Frequently asked questions

1. How do tariffs affect shipping costs?
Tariffs increase the landed cost of goods, which often reduces demand for shipping on affected routes. But in the short term, they can trigger surges as importers rush cargo before tariffs take effect.

2. Can digital tools predict tariff impacts?
Yes. Digital twins and predictive analytics allow companies to model tariff scenarios, forecast costs, and plan alternative routes.

3. Do sanctions only affect shipping companies trading directly with targeted nations?
No. Sanctions ripple through insurance markets, port access, and even banking transactions, meaning many indirect players are also affected.

4. Will climate tariffs really change maritime trade flows?
Yes.

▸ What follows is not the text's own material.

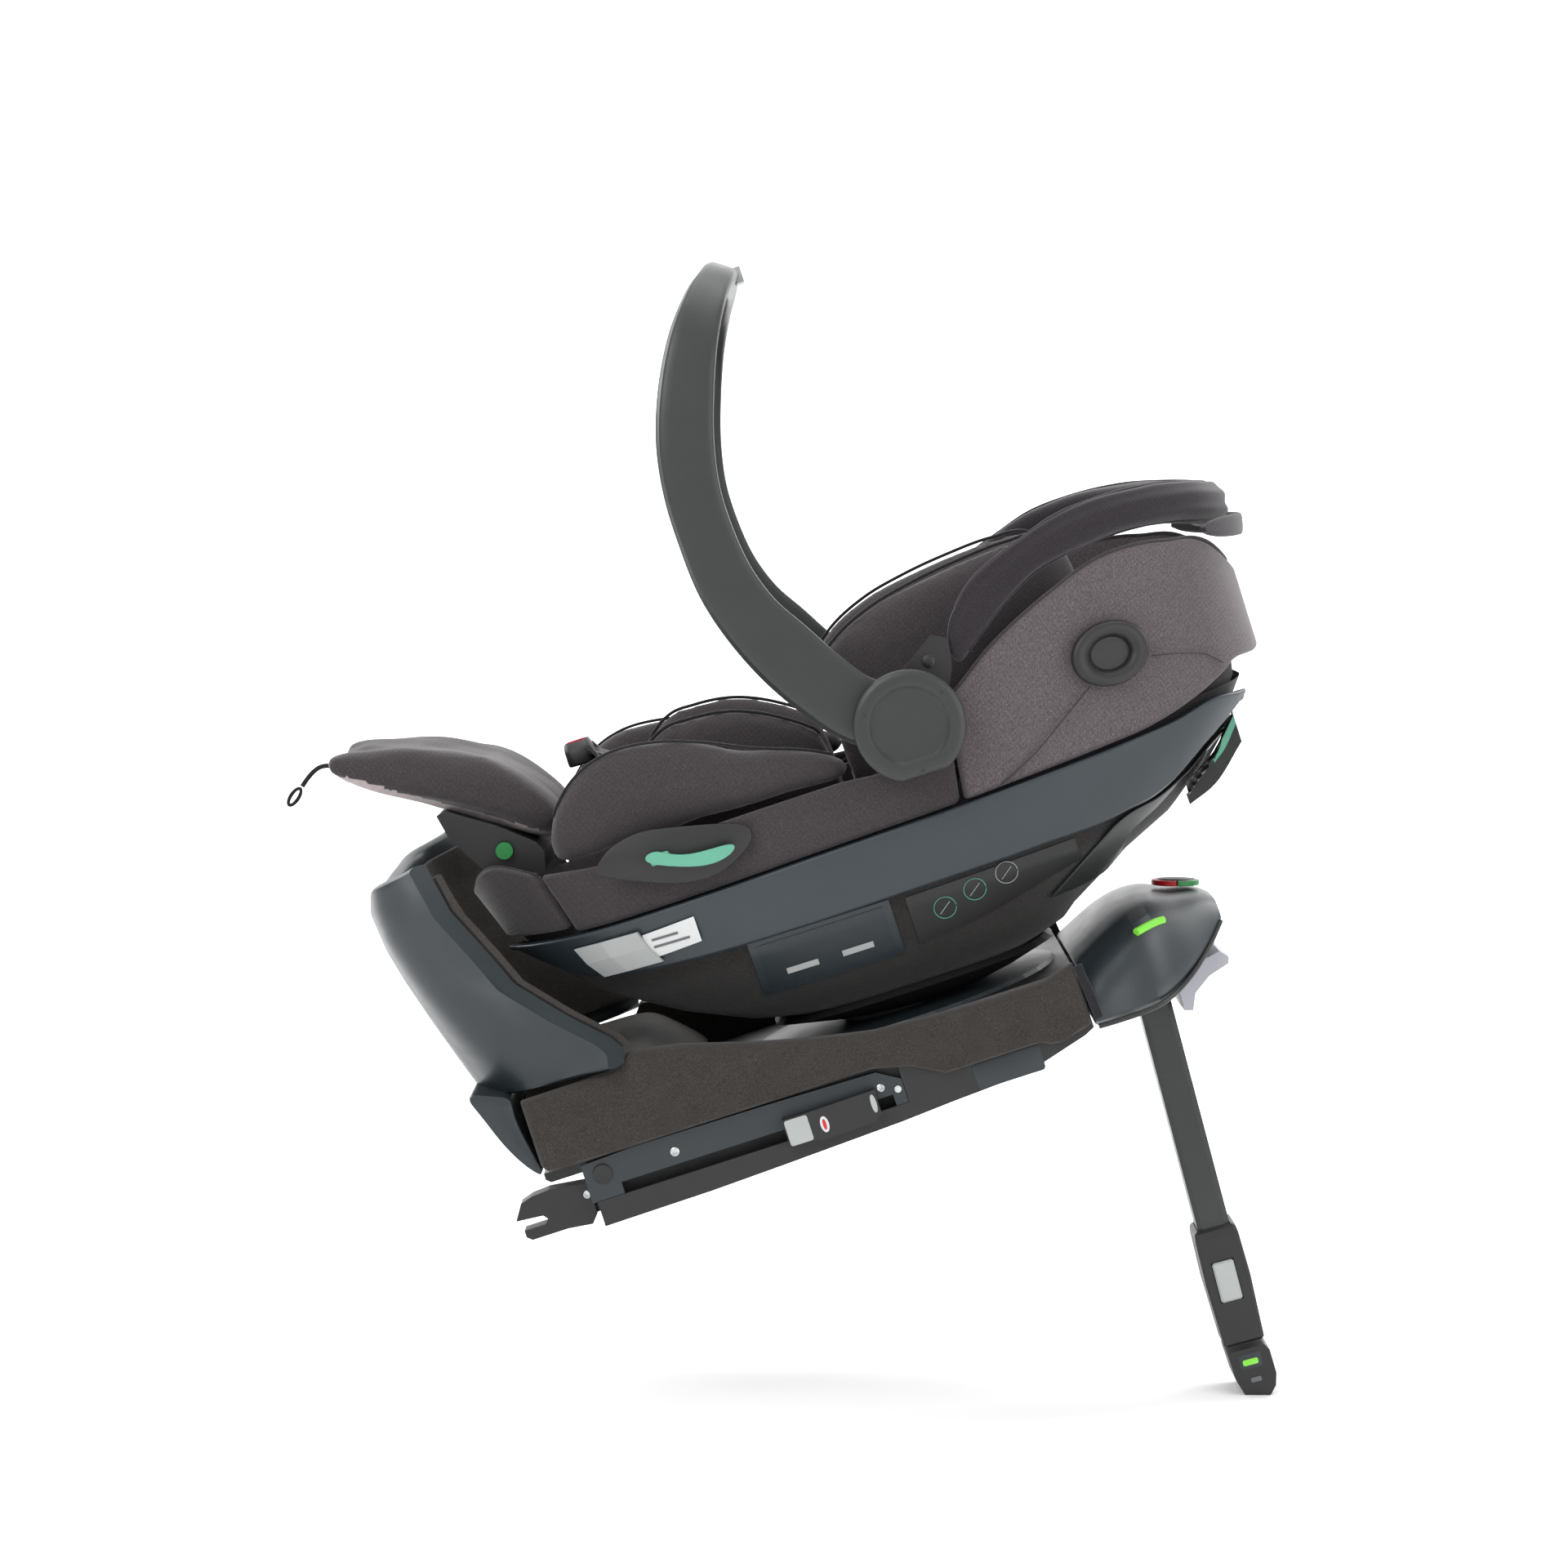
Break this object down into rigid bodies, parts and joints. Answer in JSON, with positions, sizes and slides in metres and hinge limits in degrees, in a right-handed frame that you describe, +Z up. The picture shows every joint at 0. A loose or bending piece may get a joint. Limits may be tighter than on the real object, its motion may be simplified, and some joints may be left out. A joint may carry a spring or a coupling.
{
  "type": "infant car seat",
  "caption": "Rear-facing infant carrier with handle, canopy and leg rest, on a swivelling vehicle base with rigid anchor arms, rebound bar and folding load leg.",
  "frame": {"origin": "midway between the two anchor jaws, where the vehicle's anchor rods lie", "axes": "+Z up with the load leg's foot level, +X towards the head end, +Y across; the base is pitched 18 degrees about Y as on a vehicle's cushion"},
  "size_m": [0.82, 0.4368, 0.9351],
  "materials": {
    "black_plastic": "moulded, finely grained",
    "blue_black_plastic": "satin",
    "felt": "speckled felt",
    "rail_plastic": "satin",
    "charcoal_plastic": "satin",
    "light_grey_plastic": "fine grain",
    "lilac_plastic": "fine grain",
    "teal_plastic": "satin",
    "green_plastic": "satin",
    "red_plastic": "satin",
    "seat_fabric": "fine knit",
    "heather_fabric": "heather knit",
    "canopy_fabric": "fine weave",
    "webbing": "woven webbing",
    "steel": "brushed"
  },
  "bodies": {
    "base": {"base_lower_casing": "black_plastic", "arm_cover_left": "blue_black_plastic", "arm_cover_right": "blue_black_plastic", "base_felt_left": "felt", "base_felt_right": "felt", "rebound_bar": "blue_black_plastic", "rebound_bar_liner": "felt", "front_nose": "blue_black_plastic", "status_dial": "green_plastic"},
    "anchor_arm_left": {"anchor_arm_left": "black_plastic"},
    "anchor_hook_left": {"anchor_hook_left": "steel"},
    "anchor_grip_left": {"anchor_grip_left": "black_plastic"},
    "anchor_arm_right": {"anchor_arm_right": "black_plastic"},
    "anchor_hook_right": {"anchor_hook_right": "steel"},
    "anchor_grip_right": {"anchor_grip_right": "black_plastic"},
    "seat_release": {"seat_release_handle": "lilac_plastic"},
    "leg": {"leg_upper_tube": "charcoal_plastic", "leg_pivot_pin": "steel"},
    "leg_lower": {"leg_lower_tube": "charcoal_plastic", "leg_sleeve": "black_plastic"},
    "leg_button": {"leg_adjust_button": "light_grey_plastic"},
    "foot": {"leg_foot": "black_plastic"},
    "turntable": {"turntable": "blue_black_plastic", "cradle": "black_plastic"},
    "carrier": {"carrier_tub": "felt", "seat_liner": "seat_fabric", "foot_cover": "seat_fabric", "head_cover": "heather_fabric", "head_end_shell": "charcoal_plastic", "infant_insert": "seat_fabric", "leg_rest_pin": "green_plastic", "harness_buckle": "black_plastic", "crotch_strap": "webbing", "rail_left": "rail_plastic", "side_cover_left": "seat_fabric", "belt_guide_left": "teal_plastic", "grommet_left": "black_plastic", "side_bolster_left": "seat_fabric", "hub_base_left": "black_plastic", "hub_cap_left": "charcoal_plastic", "rail_right": "rail_plastic", "side_cover_right": "seat_fabric", "belt_guide_right": "teal_plastic", "grommet_right": "black_plastic", "side_bolster_right": "seat_fabric", "hub_base_right": "black_plastic", "hub_cap_right": "charcoal_plastic"},
    "swivel_slider_left": {"swivel_slider_left": "light_grey_plastic"},
    "swivel_slider_right": {"swivel_slider_right": "light_grey_plastic"},
    "headrest": {"headrest": "seat_fabric"},
    "leg_rest": {"leg_rest_cushion": "seat_fabric", "leg_rest_support": "black_plastic", "adjuster_cord": "webbing", "adjuster_pull": "webbing"},
    "buckle_button": {"buckle_button": "red_plastic"},
    "handle": {"carry_handle": "charcoal_plastic"},
    "handle_button": {"handle_button": "light_grey_plastic"},
    "canopy": {"canopy_arm_left": "black_plastic", "canopy_arm_right": "black_plastic", "canopy_fabric": "canopy_fabric"}
  },
  "joints": [
    {"name": "anchor_arm_left_slide", "type": "slide", "parent": "base", "child": "anchor_arm_left", "axis": [-0.9511, 0, -0.309], "range_m": [0, 0.12]},
    {"name": "anchor_grip_left_slide", "type": "slide", "parent": "anchor_arm_left", "child": "anchor_grip_left", "axis": [0.9511, 0, 0.309], "range_m": [0, 0.008], "stiffness_N_per_m": 300, "springref_m": -0.002},
    {"name": "anchor_hook_left_pivot", "type": "hinge", "parent": "anchor_arm_left", "child": "anchor_hook_left", "pos_m": [0.01943, 0.14, 0.01788], "axis": [0, -1, 0], "range_deg": [0, 20]},
    {"name": "anchor_arm_right_slide", "type": "slide", "parent": "base", "child": "anchor_arm_right", "axis": [-0.9511, 0, -0.309], "range_m": [0, 0.12]},
    {"name": "anchor_grip_right_slide", "type": "slide", "parent": "anchor_arm_right", "child": "anchor_grip_right", "axis": [0.9511, 0, 0.309], "range_m": [0, 0.008], "stiffness_N_per_m": 300, "springref_m": -0.002},
    {"name": "anchor_hook_right_pivot", "type": "hinge", "parent": "anchor_arm_right", "child": "anchor_hook_right", "pos_m": [0.01943, -0.14, 0.01788], "axis": [0, -1, 0], "range_deg": [0, 20]},
    {"name": "seat_release_pivot", "type": "hinge", "parent": "base", "child": "seat_release", "pos_m": [0.52132, 0, 0.18831], "axis": [0, 1, 0], "range_deg": [0, 10], "stiffness_Nm_per_rad": 0.6, "springref_deg": -34.38},
    {"name": "leg_fold", "type": "hinge", "parent": "base", "child": "leg", "pos_m": [0.49626, 0, 0.17807], "axis": [0, 1, 0], "range_deg": [0, 86]},
    {"name": "leg_slide", "type": "slide", "parent": "leg", "child": "leg_lower", "axis": [0.2588, 0, -0.9659], "range_m": [0, 0.09]},
    {"name": "leg_button_press", "type": "slide", "parent": "leg_lower", "child": "leg_button", "axis": [0, 1, 0], "range_m": [0, 0.002], "stiffness_N_per_m": 300},
    {"name": "leg_foot_press", "type": "slide", "parent": "leg_lower", "child": "foot", "axis": [-0.2588, 0, 0.9659], "range_m": [0, 0.004], "stiffness_N_per_m": 2000, "springref_m": -0.002},
    {"name": "turntable_swivel", "type": "hinge", "parent": "base", "child": "turntable", "pos_m": [0.29624, 0, 0.15619], "axis": [-0.309, 0, 0.9511], "range_deg": [-90, 90]},
    {"name": "carrier_lift", "type": "slide", "parent": "turntable", "child": "carrier", "axis": [-0.309, 0, 0.9511], "range_m": [0, 0.15]},
    {"name": "swivel_slider_left_slide", "type": "slide", "parent": "carrier", "child": "swivel_slider_left", "axis": [-0.913, -0.28, -0.2967], "range_m": [0, 0.006], "stiffness_N_per_m": 200, "springref_m": -0.002},
    {"name": "swivel_slider_right_slide", "type": "slide", "parent": "carrier", "child": "swivel_slider_right", "axis": [-0.913, 0.28, -0.2967], "range_m": [0, 0.006], "stiffness_N_per_m": 200, "springref_m": -0.002},
    {"name": "headrest_slide", "type": "slide", "parent": "carrier", "child": "headrest", "axis": [0.9511, 0, 0.309], "range_m": [0, 0.015]},
    {"name": "leg_rest_pivot", "type": "hinge", "parent": "carrier", "child": "leg_rest", "pos_m": [-0.03067, 0, 0.2918], "axis": [0, 1, 0], "range_deg": [-10, 20]},
    {"name": "buckle_button_press", "type": "slide", "parent": "carrier", "child": "buckle_button", "axis": [0.309, 0, -0.9511], "range_m": [0, 0.003], "stiffness_N_per_m": 200, "springref_m": -0.001},
    {"name": "handle_pivot", "type": "hinge", "parent": "carrier", "child": "handle", "pos_m": [0.29271, 0, 0.40003], "axis": [0, 1, 0], "range_deg": [-50, 105]},
    {"name": "handle_button_press", "type": "slide", "parent": "handle", "child": "handle_button", "axis": [-0.9511, 0, -0.309], "range_m": [0, 0.003], "stiffness_N_per_m": 300, "springref_m": -0.001},
    {"name": "canopy_pivot", "type": "hinge", "parent": "carrier", "child": "canopy", "pos_m": [0.29271, 0, 0.40003], "axis": [0, 1, 0], "range_deg": [-100, 0]}
  ],
  "couplings": [
    {"joint": "anchor_hook_left_pivot", "follows": "anchor_grip_left_slide", "rad_per_m": 40},
    {"joint": "anchor_hook_right_pivot", "follows": "anchor_grip_right_slide", "rad_per_m": 40}
  ]
}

As the EU and other regions implement carbon border measures, shippers will factor carbon intensity into sourcing and routing decisions.

5. How can small logistics firms handle compliance costs?
By using digital compliance tools or partnering with global forwarders who already have the infrastructure to manage complex regulations.

6. Which regions are most vulnerable to policy-driven disruption?
Chokepoints such as the South China Sea, Suez Canal, and Black Sea, as well as regions heavily dependent on single export commodities.


Conclusion: Steering through a policy-driven era

Maritime supply chains have always been shaped by winds and tides. But today, the strongest currents often come from parliaments, ministries, and international negotiations. Tariffs, sanctions, and trade policies are no longer background noise—they are frontline risks and opportunities.

For shipping companies, ports, and supply chain managers, the challenge is to stay agile: to monitor policies, run scenarios, and prepare for sudden shifts. For students and future professionals, understanding the intersection of politics and logistics is as critical as knowing navigation or engineering.

The future of shipping will not be decided only by technology or trade volumes—but also by the policies that frame who trades with whom, and on what terms.